The result of reachability analysis is a global state transition graph (also called reachability graph) which shows all global states of the distributed system that are reachable from the initial global state, and all possible sequences of send, consume and service interactions performed by the local entities. However, in many cases this transition graph is unbounded and can not be explored completely. The transition graph can be used for checking general design flaws of the protocol (see below), but also for verifying that the sequences of service interactions by the entities correspond to the requirements given by the global service specification of the system.

== Protocol properties ==

Boundedness: The global state transition graph is bounded if the number of messages that may be in transit is bounded and the number states of all entities is bounded. The question whether the number of messages remains bounded in the case of finite state entities is in general not decidable. One usually truncates the exploration of the transition graph when the number of messages in transit reaches a given threshold.

The following are design flaws:

- Global deadlock: The system is in a global deadlock if all entities wait for the consumption of a message and no message is in transit.
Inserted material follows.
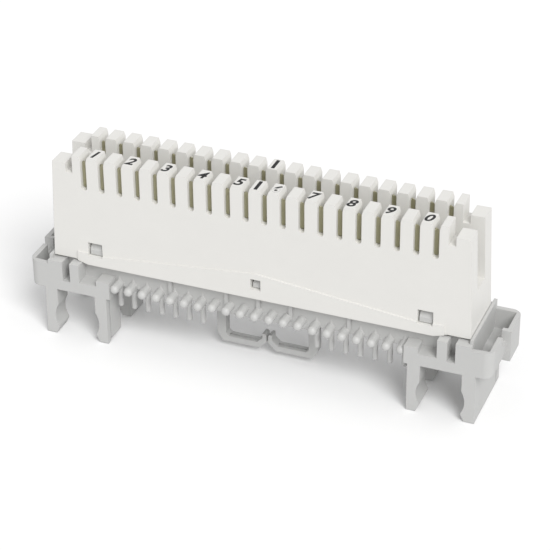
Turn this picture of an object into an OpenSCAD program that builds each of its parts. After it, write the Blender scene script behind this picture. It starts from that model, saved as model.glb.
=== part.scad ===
// Punch down wiring block: an upper housing with two rows of slotted teeth over
// insulation-displacement contacts, snapped onto a lower housing that clips onto
// two round rods. A trough between the rows lets a test plug part the springs.
// Millimetres. X runs along the block, Y from its front to its back, Z up;
// the origin is under the middle of the block, in the plane of its feet.

/* [Rods] */
// Diameter of the round rods that the clips grip
rod_d = 12; // [11.6:0.1:12.4]
// Distance between the axes of the two rods
rod_spacing = 95; // [94:0.25:96]
// Height of the rod axes above the feet
rod_z = 5.3; // [5:0.1:5.6]
// Width of the way into a clip, which is narrower than the rod
clip_mouth = 10.3; // [10:0.1:10.6]
// Depth of the front claws along the rod
claw_depth = 5.3; // [4.5:0.1:6]
// Thickness of a clip leg beside the rod's way in
leg_t = 3.2; // [2.8:0.1:3.4]

/* [Teeth] */
// Distance between neighbouring wire slots
slot_pitch = 4.68; // [4.6:0.02:4.72]
// Width of a wire slot
slot_w = 1.5; // [1.3:0.05:1.7]
// Depth of a wire slot below the tops of the teeth
slot_depth = 9; // [8:0.25:10]
// Width of a slot's lead-in at the tops of the teeth
lead_w = 2.2; // [2:0.1:2.6]
// Width of the notch between the last tooth and the end block
notch_w = 1.8; // [1.4:0.1:2.2]
// Width of an end block along X
end_block_w = 3.5; // [3:0.1:4]

/* [Upper housing] */
// Depth from front face to back face
upper_depth = 15.9; // [15.5:0.1:16.3]
// Height from the bottom edge to the tops of the teeth
upper_h = 28.9; // [28:0.1:30]
// Width of the trough between the rows of teeth
trough_w = 6; // [5.6:0.1:6.4]
// Thickness of the front and back walls
wall_t = 1.6; // [1.4:0.1:1.8]
// Draft of each end over the height of the end blocks
end_draft = 1.1; // [0.5:0.1:1.5]
// How far the skirt hangs below the bottom edge
skirt_drop = 0.95; // [0.6:0.05:1.2]
// How far the raised band at the foot of a wall stands proud
band_t = 0.35; // [0.2:0.05:0.5]

/* [Lower housing] */
// Depth from front to back
lower_depth = 20.7; // [20.3:0.1:21.3]
// Height of the upper housing's bottom edge above the feet
shoulder_z = 21.8; // [21.5:0.1:22.2]
// Height of the bridges' underside above the feet
bridge_z = 13.1; // [12.7:0.1:13.4]
// Height that the core stands inside the upper housing
core_rise = 8.7; // [8:0.1:9.5]
// Length of an end pocket along X
pocket_l = 7.2; // [6.6:0.1:7.8]
// Wall thickness of the end pockets
pocket_t = 1.2; // [1:0.1:1.4]

/* [Comb] */
// Distance between neighbouring pegs
peg_pitch = 3.72; // [3.66:0.02:3.76]
// Diameter of a peg
peg_d = 2.3; // [2:0.1:2.5]
// Diameter of a pin
pin_d = 1.4; // [1.2:0.1:1.6]
// Height of the pegs' axes above the feet
peg_z = 15.9; // [15.6:0.1:16.2]
// Length of a pin below its peg's axis
pin_l = 6.8; // [6:0.1:7.4]

/* [Ring] */
// Width of the split ring along X
ring_w = 26.7; // [26:0.1:27.4]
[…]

Absence of global deadlocks can be verified by checking that no state in the reachability graph is a global deadlock.
- Partial deadlocks: An entity is in a deadlocked state if it waits for the consumption of a message and the system is in a global state where such a message is not in transit and will never be sent in any global state that can be reached in the future. Such a non-local property can be verified by performing model checking on the reachability graph.
- Unspecified reception: An entity has an unspecified reception if the next message to be consumed is not expected by the behavior specification of the entity in its current state. The absence of this condition can be verified by checking all states in the reachability graph.

== An example ==

The diagram shows two protocol entities and the messages exchanged between them.

The diagram shows two finite state machines that define the dynamic behavior of the respective protocol entities.

This diagram shows a state machine model of the global system consisting of the two protocol entities and two FIFO channels used for the exchange of messages between them.

As an example, we consider the system of two protocol entities that exchange the messages ma, mb, mc and md with one another, as shown in the first diagram. The protocol is defined by the behavior of the two entities, which is given in the second diagram in the form of two state machines. Here the symbol "!" means sending a message, and "?" means consuming a received message. The initial states are the states "1".

The third diagram shows the result of the reachability analysis for this protocol in the form of a global state machine. Each global state has four components: the state of protocol entity A (left), the state of the entity B (right) and the messages in transit in the middle (upper part: from A to B; lower part: from B to A). Each transition of this global state machine corresponds to one transition of protocol entity A or entity B. The initial state is [1, - - , 1] (no messages in transit).

One sees that this example has a bounded global state space - the maximum number of messages that may be in transit at the same time is two. This protocol has a global deadlock, which is the state [2, - - , 3]. If one removes the transition of A in state 2 for consuming message mb, there will be an unspecified reception in the global states [2, ma mb ,3] and [2, - mb ,3].

== Message transmission ==

The design of a protocol has to be adapted to the properties of the underlying communication medium, to the possibility that the communication partner fails, and to the mechanism used by an entity to select the next message for consumption. The communication medium for protocols at the Link level is normally not reliable and allows for erroneous reception and message loss (modeled as a state transition of the medium). Protocols using the Internet IP service should also deal with the possibility of out-of-order delivery. Higher-level protocols normally use a session-oriented Transport service which means that the medium provides reliable FIFO transmission of messages between any pair of entities. However, in the analysis of distributed algorithms, one often takes into account the possibility that some entity fails completely, which is normally detected (like a loss of message in the medium) by a timeout mechanism when an expected message does not arrive.

Different assumptions have been made about whether an entity can select a particular message for consumption when several messages have arrived and are ready for consumption. The basic models are the following:

- Single input queue: Each entity has a single FIFO queue where incoming messages are stored until they are consumed. Here the entity has no selection power and has to consume the first message in the queue.
- Multiple queues: Each entity has multiple FIFO queues, one for each communicating partner. Here the entity has the possibility to decide, depending on its state, from which queue (or queues) the next input message should be consumed.
- Reception pool: Each entity has a single pool where received messages are stored until they are consumed. Here the entity has the power to decide, depending on its state, which type of message should be consumed next (and wait for a message if none has been received yet), or possibly consume one from a set of message types (in order to deal with alternatives).

The original paper identifying the problem of unspecified receptions, and much of the subsequent work, assumed a single input queue. Sometimes, unspecified receptions are introduced by a race condition, which means that two messages are received and their order is not defined (which is often the case if they come from different partners). Many of these design flaws disappear when multiple queues or reception pools are used. With the systematic use of reception pools, reachability analysis should check for partial deadlocks and messages remaining forever in the pool (without being consumed by the entity)

== Practical issues ==

Most of the work on protocol modeling use finite-state machines (FSM) to model the behavior of the distributed entities (see also Communicating finite-state machines). However, this model is not powerful enough to model message parameters and local variables. Therefore often so-called extended FSM models are used, such as supported by languages like SDL or UML state machines. Unfortunately, reachability analysis becomes much more complex for such models.

A practical issue of reachability analysis is the so-called ″state space explosion″. If the two entities of a protocol have 100 states each, and the medium may include 10 types of messages, up to two in each direction, then the number of global states in the reachability graph is bound by the number 100 x 100 x (10 x 10) x (10 x 10) which is 100 million. Therefore a number of tools have been developed to automatically perform reachability analysis and model checking on the reachability graph. We mention only two examples: The SPIN model checker and a toolbox for the construction and analysis of distributed processes.